155 VOEWOOD sunlight on wood with elastic band by ROGER ACKLING 2011

ANNELY JUDA GALLERY

 Oxford Street is in distress. Roadworks are making bits of roads and pavements out of bounds to pedestrians. It’s a hot, noisy, sunny day in March and there are so many of us that it’s a problem to find a space for the next footstep. Instead turn down quiet and empty Dering Street to the Annely Juda gallery, push open the glass double doors and take the lift to the 3rd floor.  Step out and take a moment to puzzle out where the gallery door is. You spy a small handle in the white wall…

Inside is a magic space. Breathe in the calm and the light. It’s as if the artworks have subtly transformed the space they inhabit. I was told that the exhibition was curated and hung by the artist himself. Rippling across the walls are beautifully crafted sculptures, small scale, quiet and strong.  The image above shows a work which consists of 14 pieces and the overall mesurement is a mere 15.5 x 32 x 1.5cm.
Ackling belongs to a generation of artists who decided in the 60s that art could be anything they wanted it to be: in his case it is wood marked by the sun. He collects found objects such as driftwood,  clothes pegs, picture frames and transforms them by burning them with sunlight through a hand-held magnifying glass.  It is ‘an intense and meditative process: each mark, like a tiny sun, measuring the existence of a ray of light on its passage to earth from a source millions of miles away’.
The image on the right (45.5 x 30.5 x 4.3cm) may look like an abstract painting not a sculpture. It is of course wood burned by sunlight. And, unlike a painting, it does not hang flat against the wall. Which means that the sun plays its part for the second time in the here and now in the studio, creating shadows which gently move round in their own time.
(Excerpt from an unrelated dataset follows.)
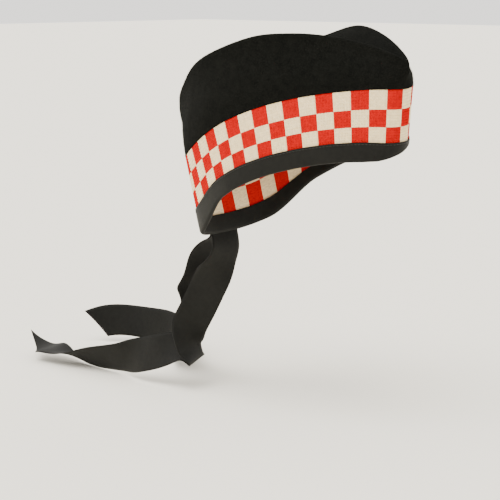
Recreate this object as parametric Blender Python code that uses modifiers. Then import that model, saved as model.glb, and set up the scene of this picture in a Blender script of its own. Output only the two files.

‘Ackling’s work releases a renewed awareness of the small, the silent, the marginal, the overlooked’.  

Thursday, 22 March 2012

154. THE LAST RESORT by MARTIN PARR

     TATE BRITAIN                                 Why am I writing a blog  using such a poor image? Because I think Martin Parr's work is too good to miss and images of higher resolution are understandably guarded by copyright. There's only one solution - go to Tate Britain to see it hanging on the wall or browse the internet.
It’s part of a series of photographs taken in 1983-5 at the height of the Thatcher years and, like her government, it caused controversy. The pictures are of holiday makers making the best of things at New Brighton, across the Mersey Estuary from Liverpool, at a time of economic decline, overcrowded beaches, bad  weather and junk food.
The young woman turning to face the camera doesn’t seem to like what she sees. Hand on her hip, gazing straight at us, she’s bored and defiant. Her lips, behind a startling frosted pink lipstick, are not about to smile.  No chance of a friendly chat. Penned in by the rail behind her is a crowd of jostling children buying ice cream. The oldest boy to the left is leaning over, money ready to pay for a clutch of dripping cones in his hand, each topped with ice cream of a stomach-churning green.  But he is not trying to catch the attention of those heavily mascaraed eyes. His own dreamy eyes are on her chest.
The pale translucent colour of the window behind makes the fluorescent jumble of biting colours stand out even more. On the table in the bottom left hand corner is a crooked metal table top smudged with blobs of melting ice cream. A grubby knife  is lying horizontally across the surface pointing to the girl. The only adult in the picture is barely visible. She’s on the extreme left, sliced out of the picture like a rasher of bacon.
Opinion was divided about The Last Resort. Was it a stunning satire on the state of Thatcherite Britain? Or was it cultural colonialism? Are the repulsive food and the mismatched clothes an arrogant take, inviting the viewer to be patronising? In other words, cheap fun? But some saw it as a defining watershed for British photography, not least because it broke many rules, including how to compose a picture and how to break with the tradition of an unrealistic, romantic view of the working classes.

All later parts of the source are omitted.